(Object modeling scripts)
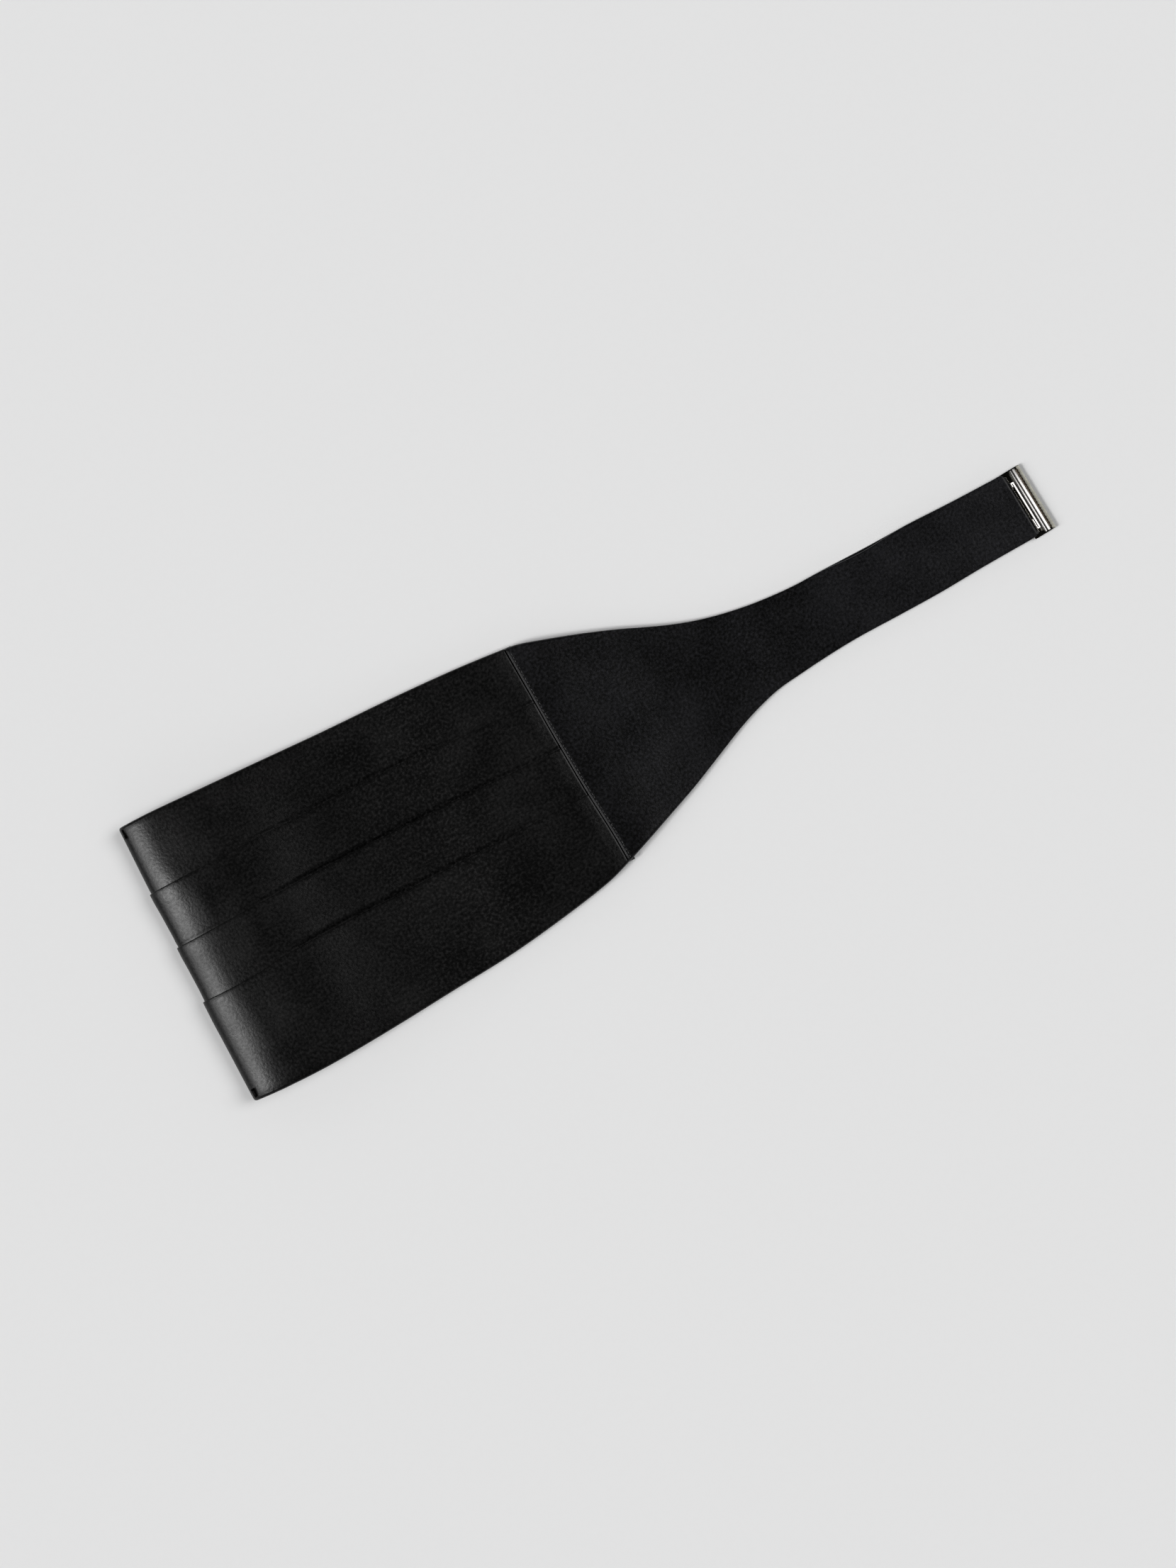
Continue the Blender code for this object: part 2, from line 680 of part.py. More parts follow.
def finish(name, colour, roughness, metallic):
    material = bpy.data.materials.new(name)
    material.use_nodes = True
    shader = material.node_tree.nodes["Principled BSDF"]
    shader.inputs["Base Color"].default_value = (*colour, 1.0)
    shader.inputs["Roughness"].default_value = roughness
    shader.inputs["Metallic"].default_value = metallic
    return material


def main():
    for obj in list(bpy.data.objects):
        bpy.data.objects.remove(obj, do_unlink=True)
    garment = bpy.data.collections.new("cummerbund")
    bpy.context.scene.collection.children.link(garment)
    front_panel(garment, finish("pleated satin", (0.012, 0.012, 0.014), 0.40, 0.0))
    wing_strap(garment, finish("wing satin", (0.014, 0.014, 0.017), 0.45, 0.0))
    under_layers(garment, finish("inner plies", (0.010, 0.010, 0.012), 0.60, 0.0))
    clasp_frame(garment, finish("frame metal", (0.60, 0.59, 0.55), 0.30, 1.0))
    clasp_lever(garment, finish("bright metal", (0.85, 0.85, 0.86), 0.12, 1.0))
    clasp_teeth(garment, finish("tooth metal", (0.45, 0.43, 0.40), 0.30, 1.0))
    clasp_tongue(garment, finish("tongue metal", (0.85, 0.85, 0.86), 0.15, 1.0))


main()
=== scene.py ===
# %% [markdown]
# # A pleated satin cummerbund, folded in half
# The garment lies on a pale table with its centre front fold on the left and its closed clasp on
# the right. Black satin is hard to show, because nearly all of its light is a soft gloss. So this
# lesson makes each cloth as the maker did: a flat cut is pleated, hemmed and folded, and the
# lights then do the rest. Every size is in millimetres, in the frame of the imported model.

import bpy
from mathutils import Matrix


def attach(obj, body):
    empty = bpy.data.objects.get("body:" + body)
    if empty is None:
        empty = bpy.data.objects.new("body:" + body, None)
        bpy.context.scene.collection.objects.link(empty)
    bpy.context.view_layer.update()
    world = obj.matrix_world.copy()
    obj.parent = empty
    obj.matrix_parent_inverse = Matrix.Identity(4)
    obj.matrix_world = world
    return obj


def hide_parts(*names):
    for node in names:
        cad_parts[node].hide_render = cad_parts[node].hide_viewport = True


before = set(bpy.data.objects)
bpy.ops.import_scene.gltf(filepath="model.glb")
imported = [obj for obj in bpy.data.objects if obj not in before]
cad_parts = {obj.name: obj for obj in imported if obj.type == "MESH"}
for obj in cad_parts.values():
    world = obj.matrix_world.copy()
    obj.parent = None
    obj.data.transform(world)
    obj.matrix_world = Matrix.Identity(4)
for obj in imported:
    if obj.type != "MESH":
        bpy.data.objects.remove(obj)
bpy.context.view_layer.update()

# %% Modules and the unit
import bisect
import math

import bmesh
import bpy
from mathutils import Matrix, Vector

MM = 0.001

# %% [markdown]
# ## Camera
# The picture was taken from straight above, with the garment lying askew in it. A long lens far
# away keeps the view nearly flat. The camera is turned about its own axis, so that the garment
# rises to the right by 27 degrees.

# %% Camera
VIEW_CENTRE = (-19.4, -8.5)   # what lies in the middle of the picture
VIEW_TALL = 663.6             # how much of the table the picture takes in from top to bottom
VIEW_LEVEL = 4.0              # height at which that is measured
VIEW_TURN = -27.0             # in degrees, about the camera's own axis
LENS = 85.0
SENSOR = 36.0

eye = bpy.data.cameras.new("camera")
eye.lens = LENS
eye.sensor_width = SENSOR
eye.clip_start = 0.01
eye.clip_end = 20.0
camera = bpy.data.objects.new("camera", eye)
camera.location = (
    VIEW_CENTRE[0] * MM, VIEW_CENTRE[1] * MM, (VIEW_TALL * LENS / SENSOR + VIEW_LEVEL) * MM)
camera.rotation_euler = (0.0, 0.0, math.radians(VIEW_TURN))
bpy.context.scene.collection.objects.link(camera)
bpy.context.scene.camera = camera
bpy.context.scene.view_settings.view_transform = "Standard"
print("camera height, m:", round(camera.location.z, 3))

# %% [markdown]
# ## Light
# Satin shows the lamps that stand where it mirrors them, and is black elsewhere. A soft box on the
# left puts the glow on the roll, whose cloth leans that way, and a fainter lamp behind it carries
# the glow on to the edge of the fold. A broad box on the right lifts the strap and throws the
# short shadow along the fold. Round them stands a tent with pale walls and a dark top: nothing
# shines from straight above, so the flat cloth stays black. The lamps are discs in the sky, so
# that the table is lit evenly.

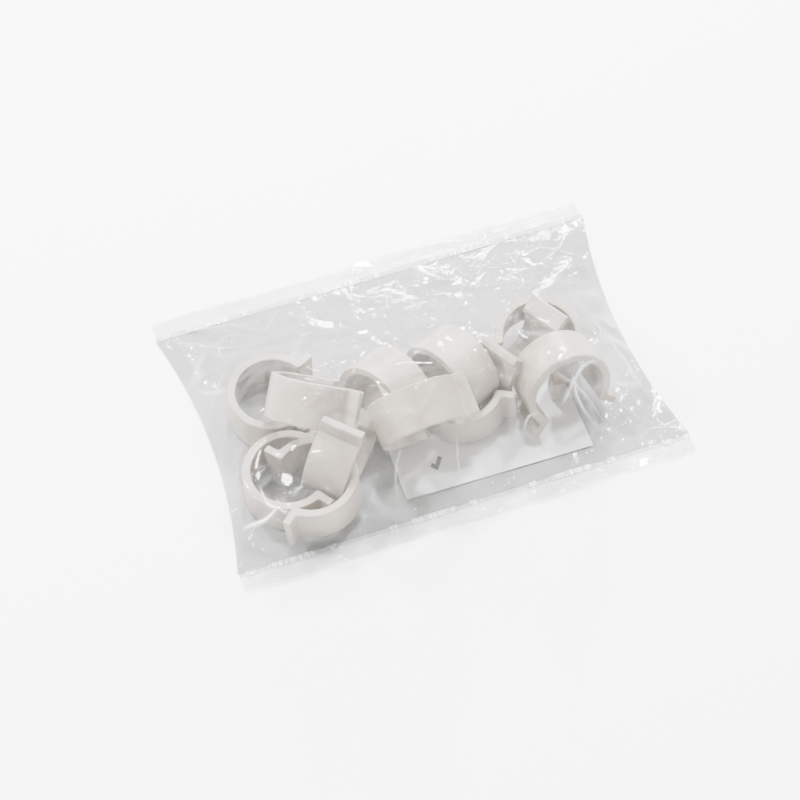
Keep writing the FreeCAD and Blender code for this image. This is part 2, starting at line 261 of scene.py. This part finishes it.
def filmMaterial(name, look, ply):
    material, tree, shader = newMaterial(name)
    crumple = useGroup(tree, filmCrumple, Stretch=ply["stretch"])
    crumple.inputs["Fold Scale"].default_value = ply["foldScale"]
    # Where folds and crumple ridges are marked, the film is mixed towards white and made more
    # opaque: a painted highlight on the creased film, and on the seals their frosted dashes.
    tint = addNode(tree, "ShaderNodeMix", data_type="RGBA")
    tint.inputs["A"].default_value = look["tone"]
    tint.inputs["B"].default_value = look["creaseTone"]
    folds = addNode(tree, "ShaderNodeAttribute", attribute_name="crease")
    highlightAndFrostMask = mathNode(tree, "MAXIMUM",
                      mathNode(tree, "MULTIPLY", crumple.outputs["Fold"], look["crumpleShare"]),
                      folds.outputs["Fac"])
    tree.links.new(highlightAndFrostMask, tint.inputs["Factor"])
    tree.links.new(tint.outputs["Result"], shader.inputs["Base Color"])
    cover = addNode(tree, "ShaderNodeMapRange")
    cover.inputs["To Min"].default_value = ply["veil"]
    cover.inputs["To Max"].default_value = look["creaseVeil"]
    tree.links.new(highlightAndFrostMask, cover.inputs["Value"])
    tree.links.new(cover.outputs[0], shader.inputs["Alpha"])
    bump = addNode(tree, "ShaderNodeBump", Strength=ply["bump"], Distance=look["bumpDistance"])
    tree.links.new(crumple.outputs["Height"], bump.inputs["Height"])
    tree.links.new(bump.outputs[0], shader.inputs["Normal"])
    shader.inputs["Roughness"].default_value = look["roughness"]
    shader.inputs["IOR"].default_value = look["ior"]
    shader.inputs["Specular IOR Level"].default_value = look["specular"]
    shader.inputs["Coat Weight"].default_value = 1.0
    shader.inputs["Coat Roughness"].default_value = look["coatRoughness"]
    shader.inputs["Coat IOR"].default_value = look["coatIor"]
    return material


clearFilm = filmMaterial("clearFilm", filmFinish, filmPlies["clearFilm"])
backFilm = filmMaterial("backFilm", filmFinish, filmPlies["backFilm"])
flapFilm = filmMaterial("flapFilm", filmFinish, filmPlies["flapFilm"])
sealFilm = filmMaterial("sealFilm", filmFinish, filmPlies["sealFilm"])


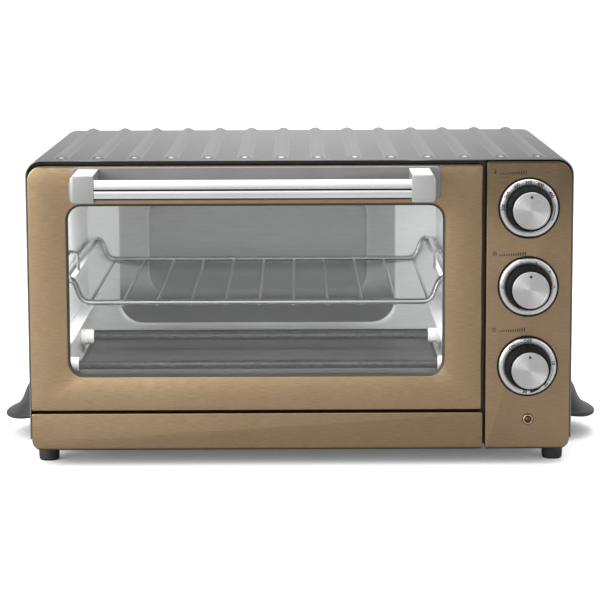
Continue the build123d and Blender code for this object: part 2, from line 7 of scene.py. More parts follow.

(Your goal): Copy every line of the material, please, keeping it exactly the same.

(Final result):
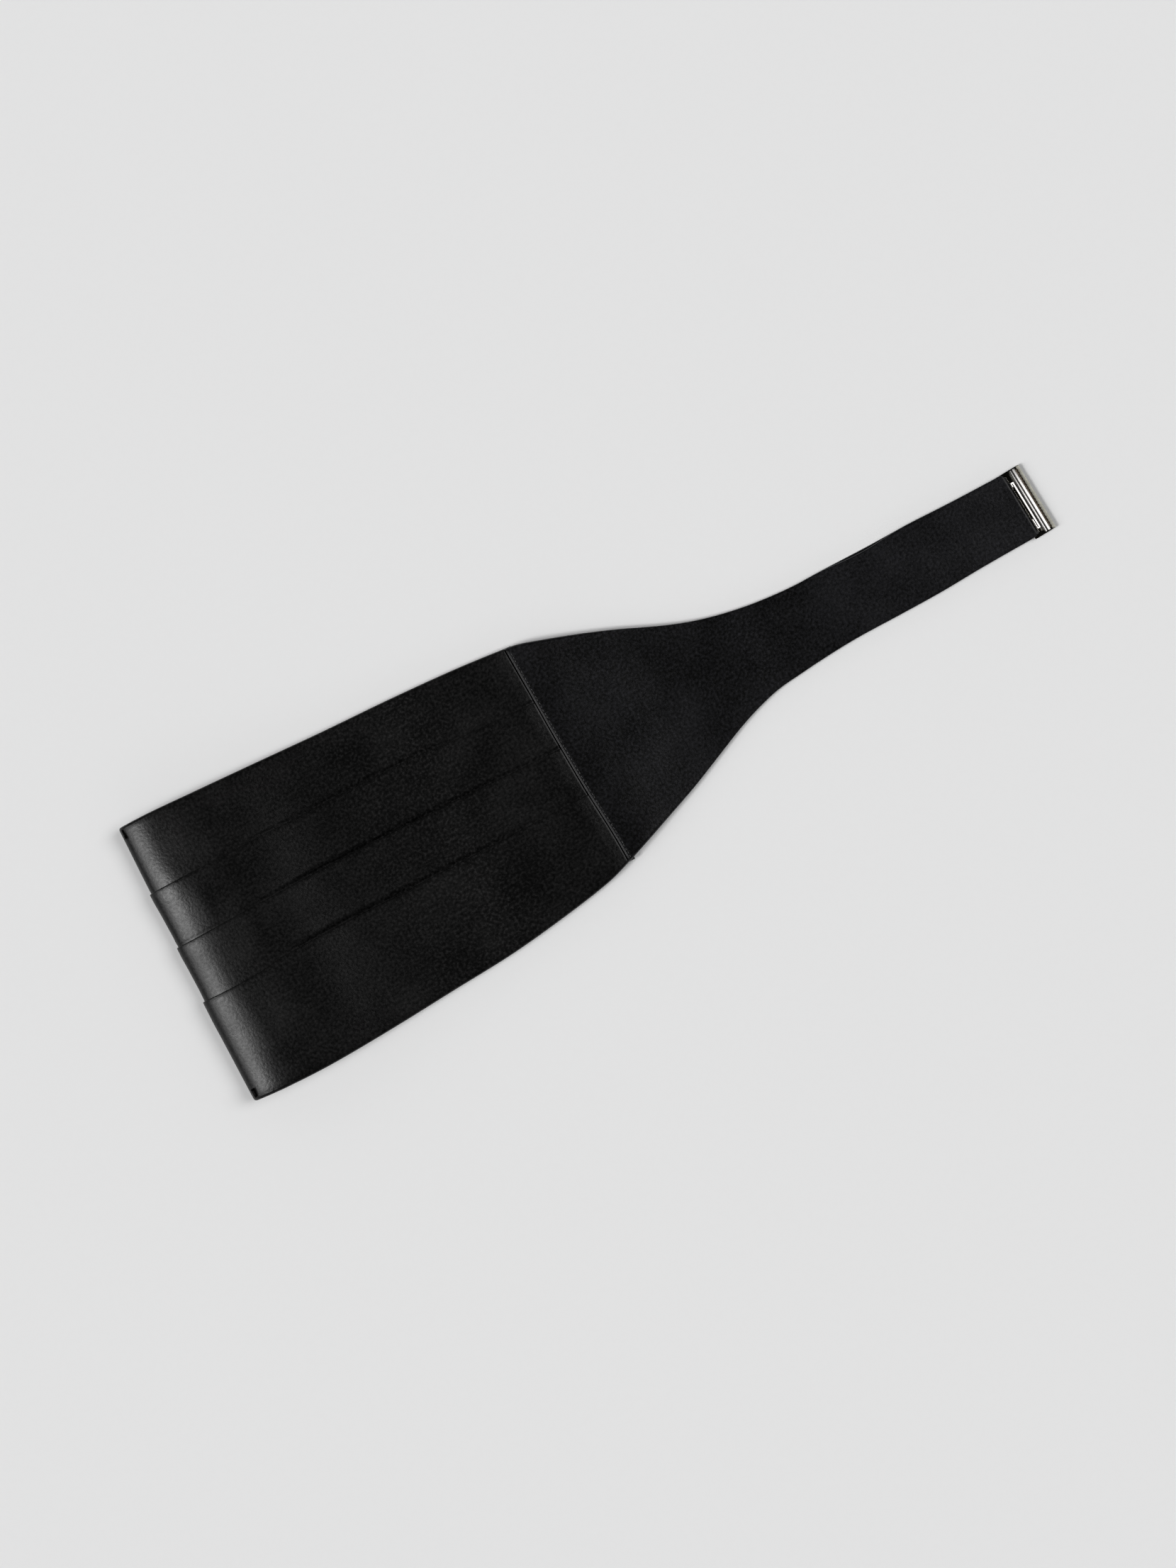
Continue the Blender code for this object: part 2, from line 680 of part.py. More parts follow.
def finish(name, colour, roughness, metallic):
    material = bpy.data.materials.new(name)
    material.use_nodes = True
    shader = material.node_tree.nodes["Principled BSDF"]
    shader.inputs["Base Color"].default_value = (*colour, 1.0)
    shader.inputs["Roughness"].default_value = roughness
    shader.inputs["Metallic"].default_value = metallic
    return material


def main():
    for obj in list(bpy.data.objects):
        bpy.data.objects.remove(obj, do_unlink=True)
    garment = bpy.data.collections.new("cummerbund")
    bpy.context.scene.collection.children.link(garment)
    front_panel(garment, finish("pleated satin", (0.012, 0.012, 0.014), 0.40, 0.0))
    wing_strap(garment, finish("wing satin", (0.014, 0.014, 0.017), 0.45, 0.0))
    under_layers(garment, finish("inner plies", (0.010, 0.010, 0.012), 0.60, 0.0))
    clasp_frame(garment, finish("frame metal", (0.60, 0.59, 0.55), 0.30, 1.0))
    clasp_lever(garment, finish("bright metal", (0.85, 0.85, 0.86), 0.12, 1.0))
    clasp_teeth(garment, finish("tooth metal", (0.45, 0.43, 0.40), 0.30, 1.0))
    clasp_tongue(garment, finish("tongue metal", (0.85, 0.85, 0.86), 0.15, 1.0))


main()
=== scene.py ===
# %% [markdown]
# # A pleated satin cummerbund, folded in half
# The garment lies on a pale table with its centre front fold on the left and its closed clasp on
# the right. Black satin is hard to show, because nearly all of its light is a soft gloss. So this
# lesson makes each cloth as the maker did: a flat cut is pleated, hemmed and folded, and the
# lights then do the rest. Every size is in millimetres, in the frame of the imported model.

import bpy
from mathutils import Matrix


def attach(obj, body):
    empty = bpy.data.objects.get("body:" + body)
    if empty is None:
        empty = bpy.data.objects.new("body:" + body, None)
        bpy.context.scene.collection.objects.link(empty)
    bpy.context.view_layer.update()
    world = obj.matrix_world.copy()
    obj.parent = empty
    obj.matrix_parent_inverse = Matrix.Identity(4)
    obj.matrix_world = world
    return obj


def hide_parts(*names):
    for node in names:
        cad_parts[node].hide_render = cad_parts[node].hide_viewport = True


before = set(bpy.data.objects)
bpy.ops.import_scene.gltf(filepath="model.glb")
imported = [obj for obj in bpy.data.objects if obj not in before]
cad_parts = {obj.name: obj for obj in imported if obj.type == "MESH"}
for obj in cad_parts.values():
    world = obj.matrix_world.copy()
    obj.parent = None
    obj.data.transform(world)
    obj.matrix_world = Matrix.Identity(4)
for obj in imported:
    if obj.type != "MESH":
        bpy.data.objects.remove(obj)
bpy.context.view_layer.update()

# %% Modules and the unit
import bisect
import math

import bmesh
import bpy
from mathutils import Matrix, Vector

MM = 0.001

# %% [markdown]
# ## Camera
# The picture was taken from straight above, with the garment lying askew in it. A long lens far
# away keeps the view nearly flat. The camera is turned about its own axis, so that the garment
# rises to the right by 27 degrees.

# %% Camera
VIEW_CENTRE = (-19.4, -8.5)   # what lies in the middle of the picture
VIEW_TALL = 663.6             # how much of the table the picture takes in from top to bottom
VIEW_LEVEL = 4.0              # height at which that is measured
VIEW_TURN = -27.0             # in degrees, about the camera's own axis
LENS = 85.0
SENSOR = 36.0

eye = bpy.data.cameras.new("camera")
eye.lens = LENS
eye.sensor_width = SENSOR
eye.clip_start = 0.01
eye.clip_end = 20.0
camera = bpy.data.objects.new("camera", eye)
camera.location = (
    VIEW_CENTRE[0] * MM, VIEW_CENTRE[1] * MM, (VIEW_TALL * LENS / SENSOR + VIEW_LEVEL) * MM)
camera.rotation_euler = (0.0, 0.0, math.radians(VIEW_TURN))
bpy.context.scene.collection.objects.link(camera)
bpy.context.scene.camera = camera
bpy.context.scene.view_settings.view_transform = "Standard"
print("camera height, m:", round(camera.location.z, 3))

# %% [markdown]
# ## Light
# Satin shows the lamps that stand where it mirrors them, and is black elsewhere. A soft box on the
# left puts the glow on the roll, whose cloth leans that way, and a fainter lamp behind it carries
# the glow on to the edge of the fold. A broad box on the right lifts the strap and throws the
# short shadow along the fold. Round them stands a tent with pale walls and a dark top: nothing
# shines from straight above, so the flat cloth stays black. The lamps are discs in the sky, so
# that the table is lit evenly.

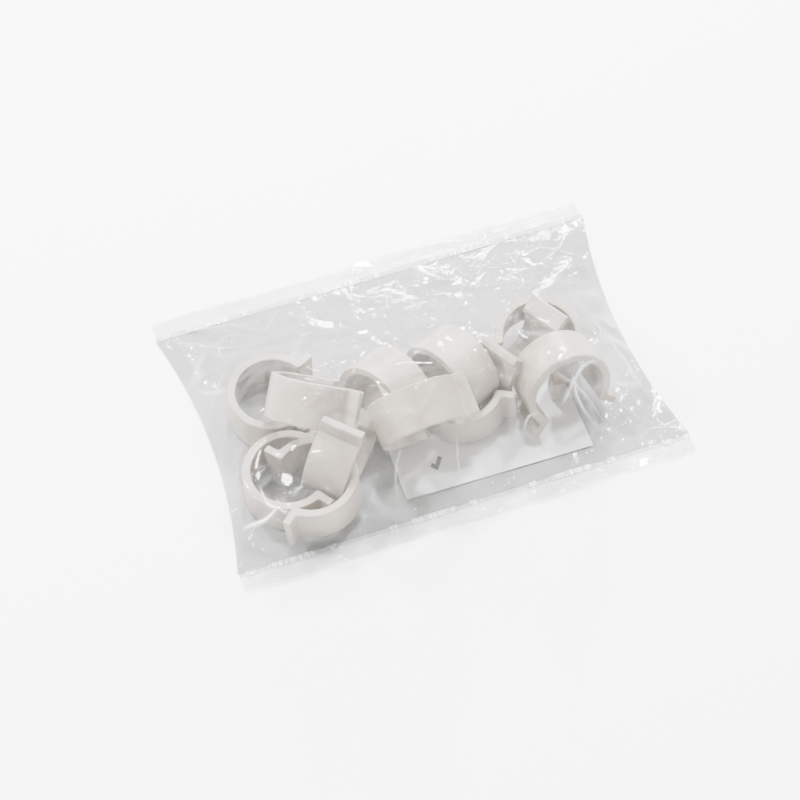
Keep writing the FreeCAD and Blender code for this image. This is part 2, starting at line 261 of scene.py. This part finishes it.
def filmMaterial(name, look, ply):
    material, tree, shader = newMaterial(name)
    crumple = useGroup(tree, filmCrumple, Stretch=ply["stretch"])
    crumple.inputs["Fold Scale"].default_value = ply["foldScale"]
    # Where folds and crumple ridges are marked, the film is mixed towards white and made more
    # opaque: a painted highlight on the creased film, and on the seals their frosted dashes.
    tint = addNode(tree, "ShaderNodeMix", data_type="RGBA")
    tint.inputs["A"].default_value = look["tone"]
    tint.inputs["B"].default_value = look["creaseTone"]
    folds = addNode(tree, "ShaderNodeAttribute", attribute_name="crease")
    highlightAndFrostMask = mathNode(tree, "MAXIMUM",
                      mathNode(tree, "MULTIPLY", crumple.outputs["Fold"], look["crumpleShare"]),
                      folds.outputs["Fac"])
    tree.links.new(highlightAndFrostMask, tint.inputs["Factor"])
    tree.links.new(tint.outputs["Result"], shader.inputs["Base Color"])
    cover = addNode(tree, "ShaderNodeMapRange")
    cover.inputs["To Min"].default_value = ply["veil"]
    cover.inputs["To Max"].default_value = look["creaseVeil"]
    tree.links.new(highlightAndFrostMask, cover.inputs["Value"])
    tree.links.new(cover.outputs[0], shader.inputs["Alpha"])
    bump = addNode(tree, "ShaderNodeBump", Strength=ply["bump"], Distance=look["bumpDistance"])
    tree.links.new(crumple.outputs["Height"], bump.inputs["Height"])
    tree.links.new(bump.outputs[0], shader.inputs["Normal"])
    shader.inputs["Roughness"].default_value = look["roughness"]
    shader.inputs["IOR"].default_value = look["ior"]
    shader.inputs["Specular IOR Level"].default_value = look["specular"]
    shader.inputs["Coat Weight"].default_value = 1.0
    shader.inputs["Coat Roughness"].default_value = look["coatRoughness"]
    shader.inputs["Coat IOR"].default_value = look["coatIor"]
    return material


clearFilm = filmMaterial("clearFilm", filmFinish, filmPlies["clearFilm"])
backFilm = filmMaterial("backFilm", filmFinish, filmPlies["backFilm"])
flapFilm = filmMaterial("flapFilm", filmFinish, filmPlies["flapFilm"])
sealFilm = filmMaterial("sealFilm", filmFinish, filmPlies["sealFilm"])


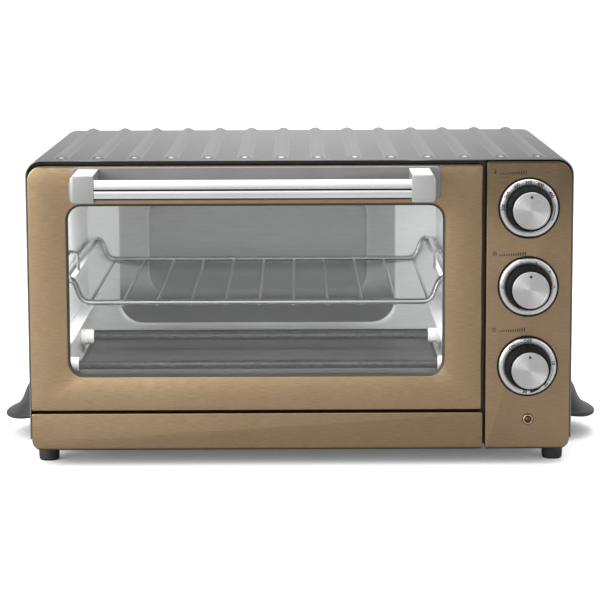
Continue the build123d and Blender code for this object: part 2, from line 7 of scene.py. More parts follow.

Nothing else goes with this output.